Pendeta Samuel membantu Michael untuk menyadarkan Alex. Secara tegas, dia mengusir Alex dan warga lain yang membawa senjata masuk ke gereja. Dia pun mengingatkan mereka bahwa Tuhan melarang hamba-Nya untuk balas dendam dan saling menyakiti. Bahkan, Dokter Fatimah dengan tegas menyatakan bahwa dia tidak akan mau mengobati warga yang terluka akibat perang.

Sayangnya, Alex dan warga lainnya tidak mengindahkan nasihat-nasihat yang ditujukan pada mereka. Tak lama setelah Alex dan warga lain pergi, tersiar kabar bahwa seluruh Hanoi di kampung sebelah habis terbakar. Perang pun berlanjut, Alex, Joseph, dan warga lain terbunuh. Namun, Mazmur dan teman-temannya tetap bersahabat dan saling menguatkan ketika salah satu anggota keluarga mereka terbunuh.

Dengan tingkah polos Mazmur dan teman-temannya, mereka bernyanyi di tengah perang antarsuku yang akhirnya menyadarkan warga bahwa perang hanya menghancurkan mereka. Warga yang hatinya tersentuh dengan nyanyian bocah-bocah polos itu segera menurunkan senjatanya dan bergandengantangan.

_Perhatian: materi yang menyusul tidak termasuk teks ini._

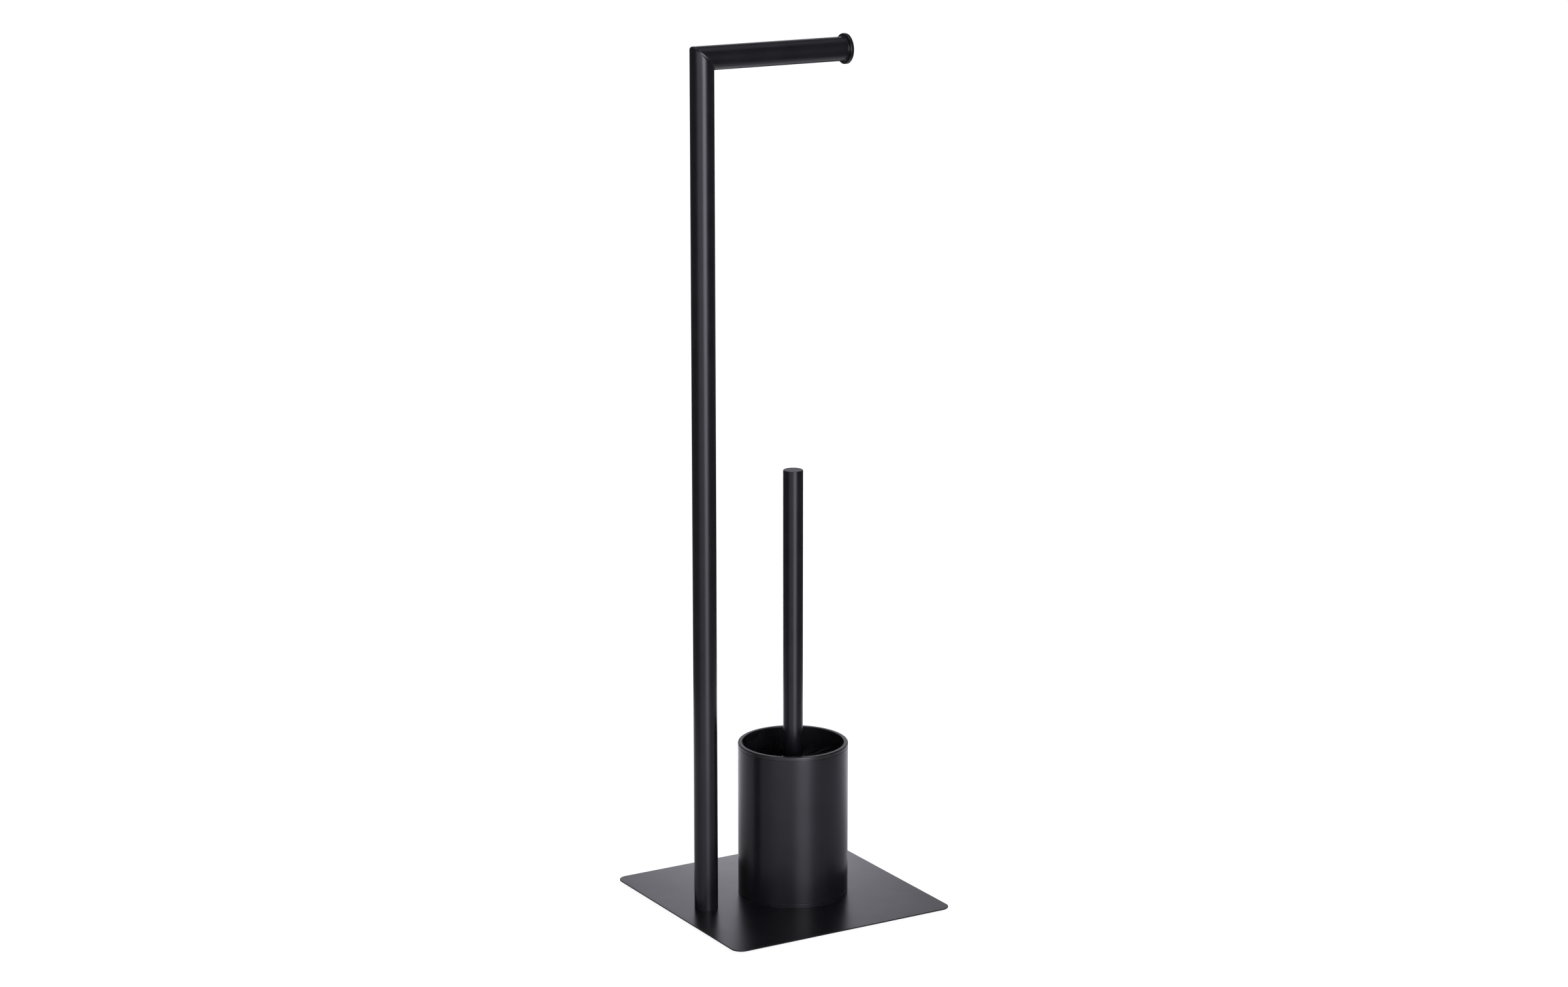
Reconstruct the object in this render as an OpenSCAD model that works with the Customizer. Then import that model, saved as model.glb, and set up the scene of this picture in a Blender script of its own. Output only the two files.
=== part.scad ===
// Free-standing toilet brush holder with a toilet-roll arm.
// +X runs from the pole towards the cup and the free end of the arm, +Z is up,
// and the origin is on the floor under the middle of the square plate.

/* [Base plate] */
// Side of the square base plate
plate_side = 200; // [180:5:220]
// Thickness of the base plate
plate_t = 3; // [3:0.5:4]
// Radius of the plate's corners
plate_corner_r = 9; // [4:1:16]
// Thickness of the anti-slip pads under the plate
pad_t = 1.2; // [0.8:0.1:2]
// Diameter of each anti-slip pad
pad_d = 16; // [10:1:24]

/* [Pole and arm] */
// Height from the floor to the top of the arm
overall_h = 696.5; // [600:0.5:760]
// Outside diameter of the pole and the arm
tube_d = 19; // [18:0.5:22]
// Wall thickness of the pole and the arm
tube_wall = 1; // [0.8:0.1:1.2]
// Distance from the plate's centre to the pole's axis
pole_offset = 71; // [62:1:80]
// Distance from the pole's axis to the outer face of the arm's end cap
arm_reach = 129; // [110:1:150]
// Diameter of the end cap's flange
flange_d = 24; // [23:0.5:30]
// Thickness of the end cap's flange
flange_t = 3; // [2.5:0.5:5]

/* [Cup] */
// Outside diameter of the cup
cup_d = 89; // [86:1:94]
// Height of the cup above the plate, with the liner's collar
cup_h = 127; // [115:1:140]
// Wall thickness of the cup's metal shell
shell_wall = 1; // [0.8:0.1:1.2]
// Distance from the plate's centre to the cup's axis
cup_offset = 10; // [5:1:16]
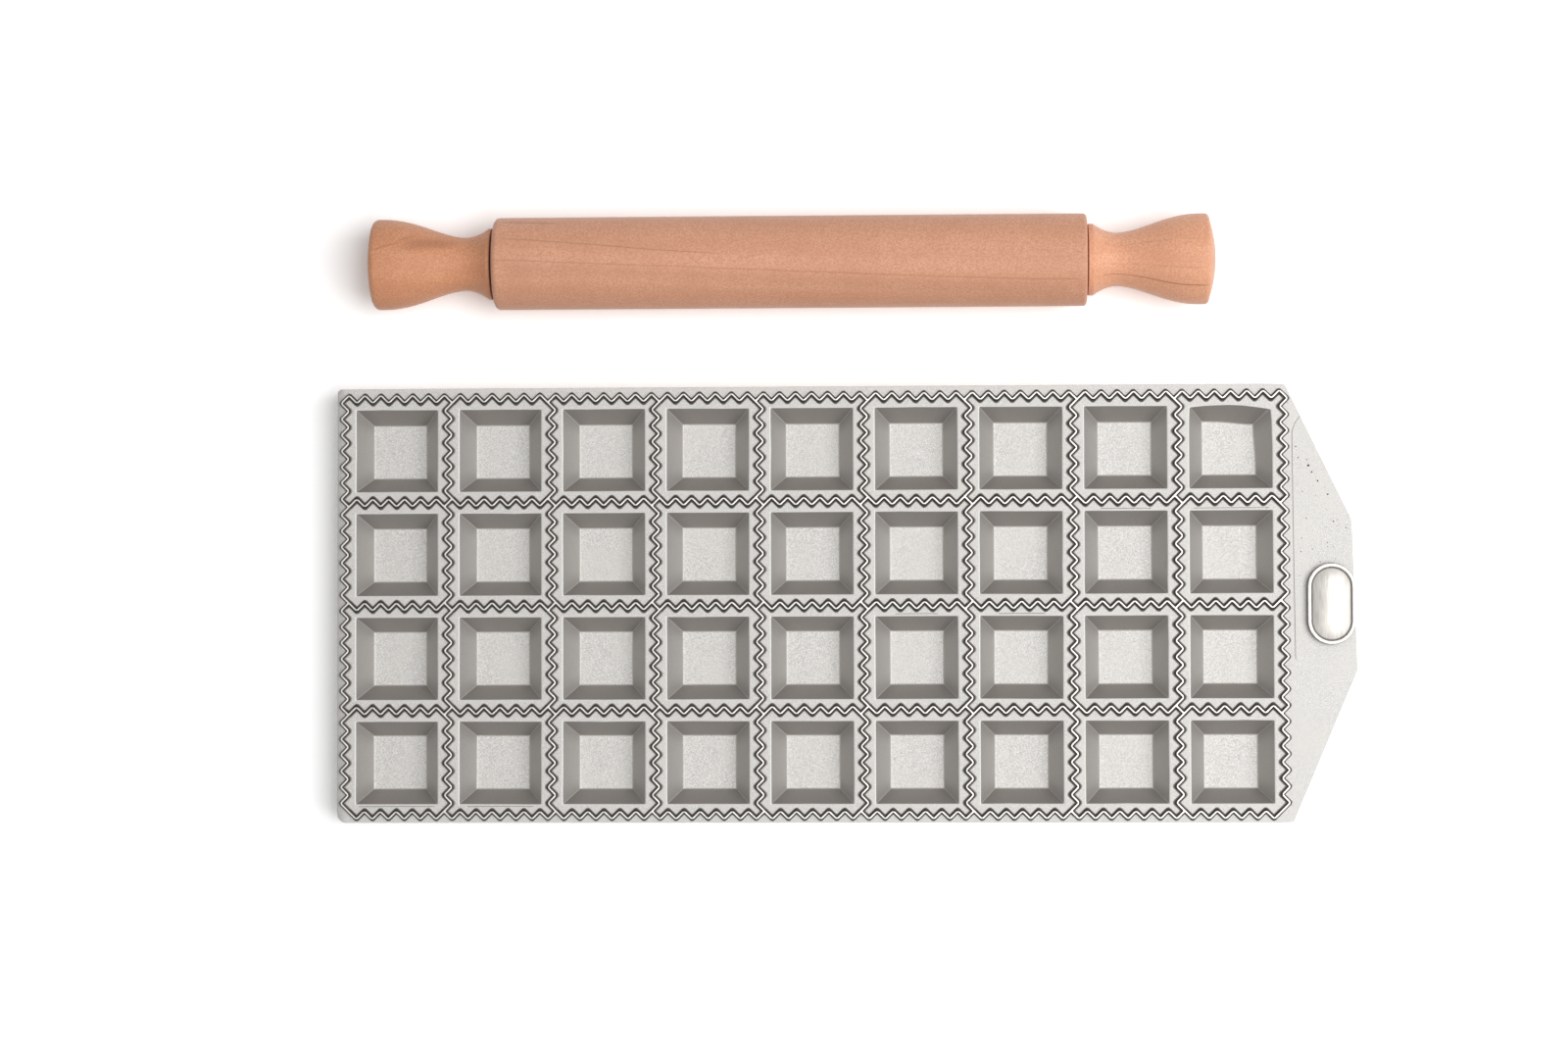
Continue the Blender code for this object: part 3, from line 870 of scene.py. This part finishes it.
def feet():
    """Four alike rubber buttons, each under a corner pocket."""
    middle = (0.0, 0.0, FOOT_TOP / 2)
    bpy.ops.mesh.primitive_cylinder_add(
        vertices=FOOT_SIDES, radius=FOOT_RADIUS, depth=FOOT_TOP, location=middle
    )
    form = bpy.context.object
    settle(form)
    edit(form)
    pick("FACE", lambda f: f.normal.z < -LEVEL)
    shrink = FOOT_TIP_RADIUS / FOOT_RADIUS
    bpy.ops.transform.resize(value=(shrink, shrink, 1.0), center_override=(0.0, 0.0, 0.0))
    round_edges(lambda e: at_height(e, 0.0), FOOT_EDGE, segments=4)
    finish_edit()
    shade(form, SMOOTH_ANGLE)
    made = []
    for name in ("foot_front_left", "foot_front_right", "foot_back_left", "foot_back_right"):
        piece = duplicate(form, f"rubber_{name}")
        middle = solid_middle(name)
        piece.location = (middle.x, middle.y, 0.0)
        settle(piece)
        made.append((piece, name))
    bpy.data.objects.remove(form)
    return made


# Turned wood
def turned(name, profile):
    """Spin a profile of (place along X, radius) about the pin's axis."""
    bpy.ops.mesh.primitive_plane_add(size=CLEARANCE, location=(0.0, 0.0, 0.0))
    piece = bpy.context.object
    piece.name = piece.data.name = name
    edit(piece)
    bpy.ops.mesh.select_mode(type="VERT")
    pick_all()
    bpy.ops.mesh.merge(type="CENTER")
    x, radius = profile[0]
    bpy.ops.transform.translate(value=(x, AXIS.y, AXIS.z + radius))
    for next_x, next_radius in profile[1:]:
        extrude(next_x - x, 0.0, next_radius - radius)
        x, radius = next_x, next_radius
    pick_all()
    bpy.ops.mesh.spin(steps=TURN_STEPS, angle=math.tau, center=AXIS, axis=(1.0, 0.0, 0.0))
    pick_all()
    bpy.ops.mesh.remove_doubles(threshold=NEAR / 4)
    face_out()
    finish_edit()
    shade(piece, TURNED_ANGLE)
    even_normals(piece)
    return piece


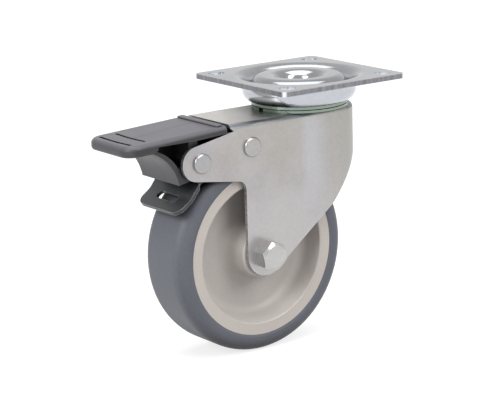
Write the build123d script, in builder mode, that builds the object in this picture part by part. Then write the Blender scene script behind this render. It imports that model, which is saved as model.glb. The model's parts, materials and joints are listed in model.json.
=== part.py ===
"""Swivel castor, 80 mm wheel on a 60 mm square plate, with a foot brake that also locks the swivel.

Millimetres. The origin is on the swivel axis at the top face of the mounting plate. +Z is up, the
wheel trails towards -X, and the axle and both brake pivots lie along Y.
"""

import math
import os

from build123d import *

os.makedirs("parts", exist_ok=True)

# ---- driving dimensions -------------------------------------------------------------------------

# wheel
wheel_d = 80.0
tread_w = 25.0
tread_shoulder_r = 4.9
tyre_t = 6.9
tyre_lip = 1.0
tyre_lip_r = 0.6
rim_ring_w = 4.6
rim_ring_r = 0.6
rim_side_inset = 0.3
rim_key_w = 8.0
rim_key_h = 1.8
web_t = 6.0
dish_draft = 2.4
dish_bend_r = 4.0
hub_r = 10.0
hub_flare = 0.8
hub_foot_r = 4.0
hub_edge_r = 0.8

# where the wheel hangs
trail = 29.0
crown_gap = 13.44
wheel_gap = 0.75
hub_gap = 0.35
running_gap = 0.05

# mounting plate and its pressed bowl
plate_side = 60.0
plate_t = 2.0
plate_corner_r = 2.5
plate_hole_spacing = 47.0
plate_hole_d = 6.4
bowl_wall_r = 22.7
bowl_bend_r = 3.6
bowl_corner_r = 4.2
bowl_depth = 10.3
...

Secara keseluruhan, cerita sederhana yang menjadi inti film ini benar-benar dikemas dengan sangat baik. Siapa yang tak tersentuh hatinya mendengar anak-anak Papua menyanyikan Lagu Pahlawan Tanpa Tanda Jasa meski mereka sudah lama tak melihat sosok pahlawan tanpa tanda jasa tersebut dan dengan bangga menyanyikan Lagu Aku Papua dengan riang gembira? Siapa yang tak tersentuh hatinya melihat kebersamaan Mazmur dan teman-temannya di tengah perang antarsuku yang mencekam? Segera siapkan tisu sebelum menonton film ini!